Dutra and Rojas' film has aspects of a thriller but the directors are much less interested in scares than in building a drama about a family going through a significant change. The leads, Helena Albergaria and Marat Descartes, have a natural chemistry and their faltering relationship as they deal with the pressures of their new reality feels authentic. There aren't any dramatic blow-ups or arguments but the two quietly begin to drift apart. The same is true for the shop subplot which quietly builds a supernatural angle. The missing groceries, strange noises, unexplainable smells... the reveals are so small and commonplace that one is never really sure if anything strange is going on or if Helena's paranoia is simply a side effect of stress. Albergaria is particularly great as the overworked, overstressed business owner and she adds some great ticks to her character than get more pronounced as the stress mounts.
Though generally enjoyable, Hard Labour does have a few story problems. Helena's overpowering mother appears for no apparent reason, the maid's side story feels crammed in as a poor attempt at commenting on employment standards and the script constantly returns to Otavio's continued job search for no apparent reason other than pointing out that he's still unemployed; something which could have been pointed out with one line of dialogue. His job search does leads to a couple of really great scenes, including the film's closing shot, about the current state of the employment market not just in Brazil but worldwide.

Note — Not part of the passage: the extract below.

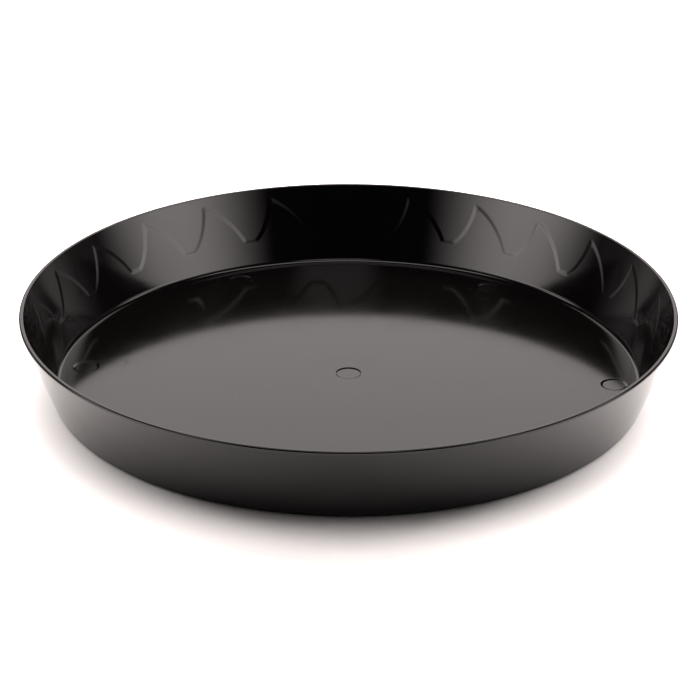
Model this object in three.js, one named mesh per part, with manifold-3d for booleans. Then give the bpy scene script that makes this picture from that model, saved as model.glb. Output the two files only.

The biggest problem with Hard Labour is that it doesn't know what type of film it wants to be: a mystery, a thriller, a family drama or a commentary on employment. Though I appreciated and to a point enjoyed it, the marriage of these various genres and ideas ultimately leads to a messy film that moves too quickly from one story to the next never fully developing a single one and though it's rather disjointed, it shows promise from a pair of directors that seem intent in making a film that doesn't fit into a box. I hope their next venture fares better.